Das Wichtigste in Kürze
- Die Leitung der Credit Suisse – VR-Präsident Urs Rohner und Konzernchef Tidjane Thiam – musste an der heutigen Generalversammlung ungewohnt viel Kritik einstecken.
- Obwohl sie auf Druck von Aktionären im Vorfeld auf 40 Prozent ihrer Boni verzichteten, war der Vergütungsbericht in der Schwebe.
- Wirtschaftsredaktor Jan Baumann zum offenen Ärger über abgehobene Managerlöhne, Besserungsgelöbnissen und nicht mehr so willigen Aktionären wie auch schon.
SRF News: Ist der Vergütungsbericht wegen des Boni-Teilverzichts angenommen worden?
Jan Baumann: Der Teilverzicht dürfte vor allem auf der symbolischen Ebene etwas bewirkt haben. Konzernchef Thiam und die CS-Geschäftsleitung haben signalisiert, dass sie die Kritik gehört haben. Denn diese kam diesmal nicht nur von Kleinaktionären, sondern auch von gewichtigen Investoren und den einflussreichen amerikanischen Stimmrechtsberatern.
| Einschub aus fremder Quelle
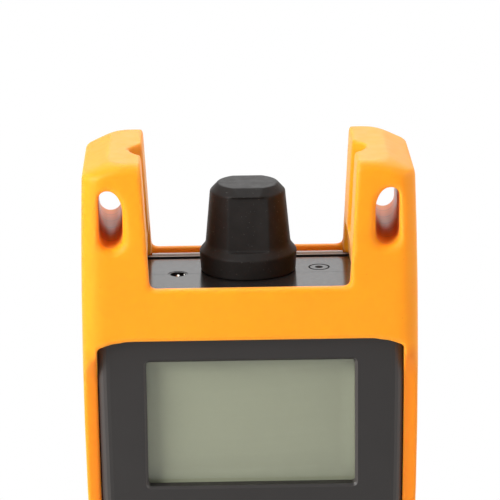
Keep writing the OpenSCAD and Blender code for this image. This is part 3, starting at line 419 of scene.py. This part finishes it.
def moulded_cap_rubber(look):
    """Matt black moulded rubber with a dusty skin and a few pale specks of lint."""
    material, tree, bsdf = start_material(
        "moulded_black_rubber", IOR=1.5, Specular_IOR_Level=0.12, Sheen_Weight=0.01,
        Sheen_Roughness=0.5, Sheen_Tint=linear("#d8d4d0")
    )
    lint = between(tree, noise_of(tree, 0.25, 1.0), *LINT)
    skin = mixed(tree, lint, mottled(tree, look.colour, 3.0, 0.15), linear("#8c8a86"))
    feed(tree, bsdf, Base_Color=skin, Roughness=wandering(tree, 2, 0.44, 0.54))
    give_grain(tree, bsdf, 0.3, 0.008 * MM)
    return material


# How far a plain finish's roughness wanders, its least roughness, and its grain's width
# over its depth
PLAIN_SPREAD = 0.04
LEAST_ROUGHNESS = 0.02
GRAIN_FLATNESS = 50


def plain_finish(name, code, roughness, size_mm=2.0, grain_mm=0.0, spread=0.04, **shader):
    """A moulded, plated or coated surface: its colour and gloss wander a little, with a grain
    where it has one."""
    material, tree, bsdf = start_material(name, **shader)
    low = max(roughness - PLAIN_SPREAD, LEAST_ROUGHNESS)
    feed(
        tree, bsdf, Base_Color=mottled(tree, linear(code), size_mm, spread),
        Roughness=wandering(tree, size_mm, low, roughness + PLAIN_SPREAD)
    )
    if grain_mm:
        give_grain(tree, bsdf, grain_mm, grain_mm / GRAIN_FLATNESS * MM)
    return material


def turned_metal(name, code, roughness, ring_mm, node):
    """Turned and plated metal: fine rings round the piece's axis, left by the tool."""
    material, tree, bsdf = start_material(name, Metallic=1.0, Base_Color=linear(code))
    axis = middle(node)
    rings = add_node(tree, "TexWave", {
        "Vector": vector_maths(tree, "SUBTRACT", place_of(tree), (axis.x, axis.y, 0)),
        "Scale": math.tau / WAVE_TURN / (ring_mm * MM), "Distortion": 0.4
    }, wave_type="RINGS", rings_direction="Z").outputs["Fac"]
    feed(tree, bsdf, Roughness=between(tree, rings, 0.0, 1.0, roughness - 0.05, roughness + 0.05))
    return material


def solder_mask():
    """Green solder mask over glass laminate: tracks show through as a slightly lighter pattern."""
    material, tree, bsdf = start_material("green_solder_mask", IOR=1.5, Roughness=0.28)
    cells = add_node(tree, "TexVoronoi", {
        "Vector": place_of(tree), "Scale": 1 / (3.2 * MM), "Randomness": 0.65
    }, feature="DISTANCE_TO_EDGE", distance="EUCLIDEAN").outputs["Distance"]
    tracks = between(tree, cells, 0.05, 0.07, 1.0, 0.0)
    feed(tree, bsdf, Base_Color=mixed(tree, tracks, linear("#0d4a2a"), linear("#1f6b40")))
    return material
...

58-Prozent Zustimmung zum Vergütungsbericht – kein gutes Resultat?
Das kann man laut sagen, stimmten doch im vergangenen Jahr noch 80 Prozent an der GV dem Vergütungsbericht zu. Das heutige Ergebnis ist ein Denkzettel an die CS-Leitung. Die Botschaft ist klar und unmissverständlich: Es kann nicht sein, dass die CS wiederholt tiefrote Zahlen schreibt und die Manager trotzdem fette Bezüge einstreichen.
VR-Präsident Urs Rohner betonte denn auch, er habe die Botschaft gehört und wolle das Thema Cheflöhne nochmals genau anschauen und auch mit den Aktionären noch mehr diskutieren. Insofern könnte der Protest der Aktionäre etwas bewirken.
Ist das Aufmucken des Aktionariats ein CS-Phänomen oder zieht das weitere Kreise?
Es geht eindeutig nicht nur um die CS, sondern um etwas Grundsätzliches. Die CS ist einfach nur ein besonders prominenter Fall. An den Generalversammlungen in diesem Frühling gab es auch bei anderen Firmen Widerstand. Bei einigen Schweizer Konzernen wurde der Vergütungsbericht sogar abgelehnt.
Hinter dem steigenden Druck dürfte eine internationale Entwicklung stecken. Die grossen Investoren wie Pensionskassen und Fondsgesellschaften stellen vermehrt kritische Fragen zu den Löhnen und verlangen, dass sich die Konzernchefs für ihr Verhalten und die Resultate rechtfertigen und überzeugende Argumente liefern. Sonst werden die Chefs abgestraft.
Das Gespräch führte Roman Fillinger.